Gli Stati Uniti si trovano alla vigilia di una delle elezioni presidenziali più controverse della loro storia. Sondaggisti e media non si sbilanciano, i militari proseguono con la loro agenda ma, intanto, la Russia non resta alla finestra.
Tempi cupi per i sondaggisti: non è facile prevedere come andrà a finire lo scontro fra nonna Hillary e il bizzoso Donald, la coppia di candidati forse più antipatica della storia americana.
Clinton ha impostato il proprio programma e la propria comunicazione in modo talmente scontato da apparire noioso: la fidelizzazione dei democratici storici e l’attrazione di quegli “swing voters” che decidono di volta in volta dove mettere la croce.
Trump invece gioca da outsider pur essendo formalmente il candidato ufficiale repubblicano. Senza temere critiche e prese di distanza da parte dei più carismatici rappresentanti del “proprio” partito, punta direttamente alla pancia del sottoproletariato urbano e alle fasce di popolazione meno acculturate. Lo fa con una campagna né di destra né di sinistra ma che cattura il sempre più diffuso malcontento popolare con promesse demagogiche senza curarsi del fatto che queste possano essere concretamente realizzabili o almeno non contraddittorie fra loro.
L’incognita più grande sta nel comportamento di questi ultimi potenziali elettori, il cui atteggiamento cambia ogni giorno sulla base di emozioni irrazionali e che potrebbero fare la scelta finale solo in cabina.
Comunque vada, però, entrambi i candidati alla presidenza Usa non si sono dimostrati troppo entusiasti su un possibile allargamento dell’azione diplomatica e militare americana all’estero. Chiunque vinca metterà in atto una strategia globale puramente isolazionista depotenziando tutti i legami internazionali non giustificabili in termini di interessi prevalentemente americani, inclusi quelli con l’Europa stessa.
Intanto i militari perseguono la loro agenda. Un anonimo funzionario dei servizi segreti ha passato alla NBC News la soffiata che gli hackers del Pentagono sono riusciti a infiltrarsi nell’infrastruttura informatica del governo e sono pronti a sferrare un cyberattacco nel caso di una aggressione significativa volta a turbare lo svolgimento delle elezioni americane. Il Dipartimento per la Sicurezza Nazionale ha “offerto” alle amministrazioni dei 50 Stati il proprio supporto tecnico per respingere questi ipotetici attacchi e ben 46 di questi si sono conformati.
In precedenza, il direttore dell’Fbi e il dipartimento Sicurezza Interna avevano accusato la Russia di interferire deliberatamente allo scopo di influenzare il voto. I servizi segreti hanno ripetutamente lasciato intendere che la Russia sostiene di nascosto Trump.
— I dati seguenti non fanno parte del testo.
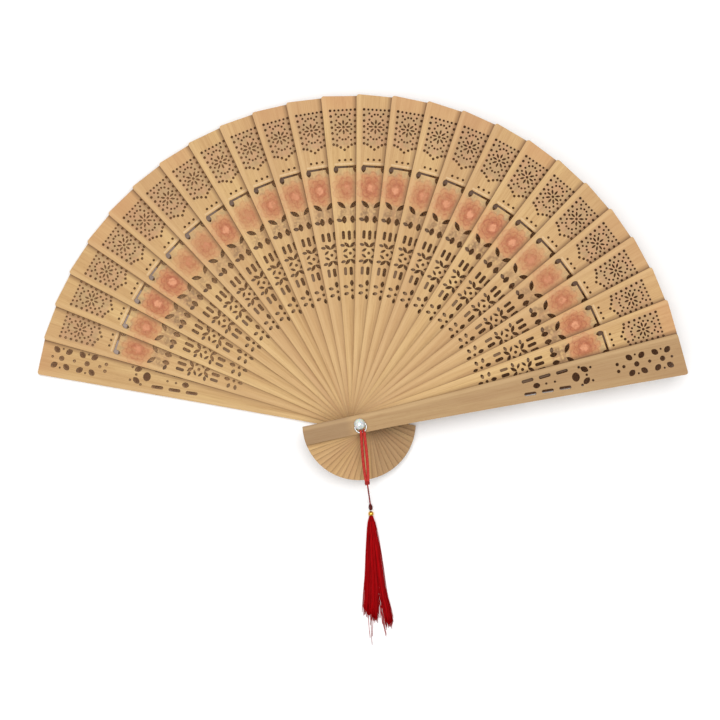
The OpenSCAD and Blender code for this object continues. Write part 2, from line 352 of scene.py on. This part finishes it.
def overlap_shade_and_pale_margin(n, colour, along, across, flare, front):
    """Paints shade on the front under the next leaf up and beside its edge, and pales the other margin."""
    depth = cover_depth(n, along, across)
    level = n.times(n.attribute("leaf_cover"), n.step(along, 30.0, 115.0, 0.3, 1.0), front)
    # Painted shade: darker beside the next leaf's edge, a dark seam along it, and darkest under it
    beside = n.times(n.step(depth, 0.0, 2.9, 1.0, 0.0), level)
    colour = n.mix(n.times(beside, 0.8), colour, srgb(130, 94, 56))
    seam = n.times(n.step(depth, 0.1, 0.9, 1.0, 0.0), level)
    colour = n.mix(n.times(seam, 0.4), colour, srgb(94, 64, 38))
    under = n.times(n.step(depth, -0.5, 0.1, 1.0, 0.0), level)
    colour = n.mix(n.times(under, 0.85), colour, srgb(88, 60, 36))
    inset = n.math("SUBTRACT", half_width(n, along, flare), n.math("ABSOLUTE", across))
    margin = n.times(n.band(inset, 0.5, 2.2, 0.7), n.step(across, 0.0, 1.0))
    return n.mix(n.times(margin, 0.22), colour, srgb(216, 182, 134))


def cut_edges(n, colour, along, across, flare, facing):
    """Tints the sawn outer edges, a different tone for each leaf, and darkens the piercing's walls brown
    as painted shade, so that the holes read dark.
    """
    inset = n.math("SUBTRACT", half_width(n, along, flare), n.math("ABSOLUTE", across))
    wall = n.step(n.math("ABSOLUTE", facing), 0.2, 0.7, 1.0, 0.0)
    below_tip = n.step(along, PIERCED_TO - 0.5, PIERCED_TO + 0.5, 1.0, 0.0)
    pierced = n.times(wall, n.step(inset, 0.8, 1.2), below_tip)
    tone = n.mix(n.attribute("leaf_seed"), srgb(146, 103, 62), srgb(206, 168, 118))
    colour = n.mix(n.times(wall, 0.5), colour, tone)
    # Painted shade: the piercing's walls darker brown
    return n.mix(n.times(pierced, 0.75), colour, srgb(128, 87, 53))


def wood(name, painted, flare):
    """Sanded wood with long fibres, small pores and tinted cut edges, its print on the front only, with
    painted shade on the piercing's walls, on the butt ends, and under and beside the next leaf up.
    """
    n = Nodes(name)
    where = leaf_space(n)
    along, across, _ = n.split(where)
    shift = seed_shift(n)
    colour, grain, fibres = bare_wood(n, where, shift, along)
    # Darker butt ends, painted shade where the front guard shades them, and darker guards overall
    butt_shade = n.times(n.step(along, -8.0, 4.0, 1.0, 0.0), n.attribute("butt_painted_shade"))
    darkening = n.math("MAXIMUM", n.attribute("leaf_darkening"), butt_shade)
    colour = n.mix(darkening, colour, srgb(138, 108, 76))
    facing = n.split(n.add("ShaderNodeNewGeometry").outputs["True Normal"])[2]
    front = n.step(facing, 0.5, 0.9)
    if painted:
        mottle = n.scaled(where, (1.0, 1.0, 0.0), shift)
        print_colour = panel_stain(n, colour, along, across, mottle)
        print_colour = flower_paint(n, print_colour, along, across, mottle)
        print_colour = spray_paint(n, print_colour, along, across, mottle)
        colour = n.mix(front, colour, print_colour)
    # Painted shade under and beside the next leaf up, and a paler other margin
    colour = overlap_shade_and_pale_margin(n, colour, along, across, flare, front)
    colour = cut_edges(n, colour, along, across, flare, facing)
    n.bump(grain, 0.05 * MM, 0.6)
    return n.finish(colour, n.step(fibres, 0.3, 0.8, 0.5, 0.68), Specular_IOR_Level=0.3)


def set_material(node, material):
    """Gives a CAD node one material, and returns its object."""
    obj = frame["nodes"][node]
    obj.data.materials.clear()
    obj.data.materials.append(material)
    return obj


def butt_painted_shade(name):
    """How much the butt end is darkened: painted shade on the leaves that point left, whose butts show on
    the right under the front guard, and darkest on the front guard's butt.
    """
    if name == "front_guard":
        return 0.8
    rises_from, rises_over = math.radians(85), math.radians(25)
    return 0.5 * eased((fan_angle(name) - rises_from) / rises_over)


def dress_wood():
    """Gives every leaf and guard the wood, with its own direction, seed and tint."""
    leaf_wood = wood("leaf_wood", True, LEAF_FLARE)
    guard_wood = wood("guard_wood", False, GUARD_FLARE)
    # How much darker each guard is overall
    guard_darkenings = {"back_guard": 0.08, "front_guard": 0.5}
    for name in ["back_guard"] + LEAF_NAMES + ["front_guard"]:
        obj = set_material(name, leaf_wood if name in LEAF_NAMES else guard_wood)
        obj["leaf_turn"] = fan_angle(name)
        obj["leaf_seed"] = rng.random()
        obj["leaf_paint"] = rng.uniform(0.45, 1.0)
        obj["leaf_cover"] = 0.0 if name == "front_guard" else 1.0
        obj["cover_flare"] = GUARD_FLARE if name == LEAF_NAMES[-1] else LEAF_FLARE
        obj["leaf_darkening"] = guard_darkenings.get(name, 0.0)
        obj["butt_painted_shade"] = butt_painted_shade(name)
        obj["leaf_warm"] = rng.random()
        obj["leaf_shade"] = rng.uniform(0.0, 0.4)


# ---------------------------------------------------------------- metal and plastic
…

L’intercettazione e la pubblicazione delle email riservate del Comitato nazionale democratico (Dnc) ha reso evidente che, durante le primarie, il Partito democratico abbia sostenuto Clinton a scapito di Sanders. Questo duro colpo alla credibilità di Hillary – e dei Democratici nel loro insieme – è stato ricondotto a hackers russi e costituisce il principale capo di accusa contro Putin.
D’altra parte, Trump dichiara praticamente ogni giorno che se perderà sarà solo perché le elezioni sono truccate e non riconoscerà la vittoria della Clinton. Nello stesso modo rigetta tutte le accuse – dal presunto sostegno di Putin, agli scandali sessuali, alle opacità nella gestione delle sue finanze – classificandole indistintamente come falsità messe in circolazione per farlo perdere.
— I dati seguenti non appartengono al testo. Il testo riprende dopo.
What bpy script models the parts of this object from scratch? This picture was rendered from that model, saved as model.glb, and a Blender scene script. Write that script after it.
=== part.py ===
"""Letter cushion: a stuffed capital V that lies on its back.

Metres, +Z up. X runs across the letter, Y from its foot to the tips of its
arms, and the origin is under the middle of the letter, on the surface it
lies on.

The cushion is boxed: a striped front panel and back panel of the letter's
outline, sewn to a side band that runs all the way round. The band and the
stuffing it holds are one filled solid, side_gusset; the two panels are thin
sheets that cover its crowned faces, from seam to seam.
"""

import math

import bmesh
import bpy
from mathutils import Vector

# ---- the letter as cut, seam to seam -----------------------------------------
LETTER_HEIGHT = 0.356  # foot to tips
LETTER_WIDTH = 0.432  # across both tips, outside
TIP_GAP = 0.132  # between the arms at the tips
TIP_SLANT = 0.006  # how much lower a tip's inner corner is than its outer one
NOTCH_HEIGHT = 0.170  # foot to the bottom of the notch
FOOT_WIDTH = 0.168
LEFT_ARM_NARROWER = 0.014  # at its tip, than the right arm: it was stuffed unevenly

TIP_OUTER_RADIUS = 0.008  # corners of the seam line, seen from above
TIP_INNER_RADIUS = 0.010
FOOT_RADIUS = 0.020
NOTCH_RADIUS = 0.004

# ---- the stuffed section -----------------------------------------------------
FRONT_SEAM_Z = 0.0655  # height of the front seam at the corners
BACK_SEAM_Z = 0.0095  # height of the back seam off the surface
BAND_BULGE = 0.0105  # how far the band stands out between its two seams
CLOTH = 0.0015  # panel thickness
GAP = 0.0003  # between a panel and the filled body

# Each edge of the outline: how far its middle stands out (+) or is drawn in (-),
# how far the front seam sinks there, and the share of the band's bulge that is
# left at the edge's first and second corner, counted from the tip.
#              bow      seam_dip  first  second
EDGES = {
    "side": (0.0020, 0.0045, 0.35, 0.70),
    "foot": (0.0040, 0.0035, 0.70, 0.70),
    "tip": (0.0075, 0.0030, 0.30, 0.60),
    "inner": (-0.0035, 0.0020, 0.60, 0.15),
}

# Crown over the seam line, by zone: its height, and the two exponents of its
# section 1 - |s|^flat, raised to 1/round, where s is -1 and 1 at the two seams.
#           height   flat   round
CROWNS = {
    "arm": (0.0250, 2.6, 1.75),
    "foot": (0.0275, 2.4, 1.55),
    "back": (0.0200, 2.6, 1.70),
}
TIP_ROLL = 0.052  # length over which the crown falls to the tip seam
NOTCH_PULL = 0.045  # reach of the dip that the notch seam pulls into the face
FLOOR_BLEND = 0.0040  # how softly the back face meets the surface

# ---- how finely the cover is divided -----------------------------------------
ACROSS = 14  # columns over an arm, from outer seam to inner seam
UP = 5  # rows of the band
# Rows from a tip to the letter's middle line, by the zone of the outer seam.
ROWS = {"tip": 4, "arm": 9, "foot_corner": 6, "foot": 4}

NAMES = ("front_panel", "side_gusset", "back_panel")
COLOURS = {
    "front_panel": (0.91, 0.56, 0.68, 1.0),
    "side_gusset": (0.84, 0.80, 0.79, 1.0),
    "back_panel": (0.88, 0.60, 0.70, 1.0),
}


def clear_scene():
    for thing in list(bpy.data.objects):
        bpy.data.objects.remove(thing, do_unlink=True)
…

L’agenda della Russia è prevedibilmente quella di depotenziare il futuro presidente creando sfiducia nei cittadini ed erodendo il più possibile la sua base elettorale. Questo avviene sottolienando lo spionaggio del governo sui cittadini (caso Snowden) la corruzione politica ed economica (fuga delle email Dnc e vari altri scandali). Ma, soprattutto, questo obiettivo può essere raggiunto indebolendo il candidato che risulta favorito.
In questo momento gli attacchi principali che sembrano giungere dalla Russia sono unanimemente volti ad indebolire Hillary; se questo è vero, allora Putin è convinto della sua vittoria a scapito di Trump. In effetti, in queste ore la mappa elettorale si sta muovendo proprio in favore di Trump, che agli occhi di tutti i sondaggisti sta riguadagnando le posizioni perdute.
Gli stessi sondaggisti non riescono a decidere se questa rimonta avrà successo o se si fermerà prima di raggiungere i fatidici 270 delegati che gli garantirebbero la vittoria.
Ma fra tutti coloro che scommettono sui risultati delle elezioni ne abbiamo uno che ha sempre mostrato un grande fiuto, che ha fatto di tutto per sostenere Trump e lo ha fatto proprio per indebolire il più possibile la candidata che secondo lui vincerà le elezioni. Vogliamo fidarci del fiuto di Putin?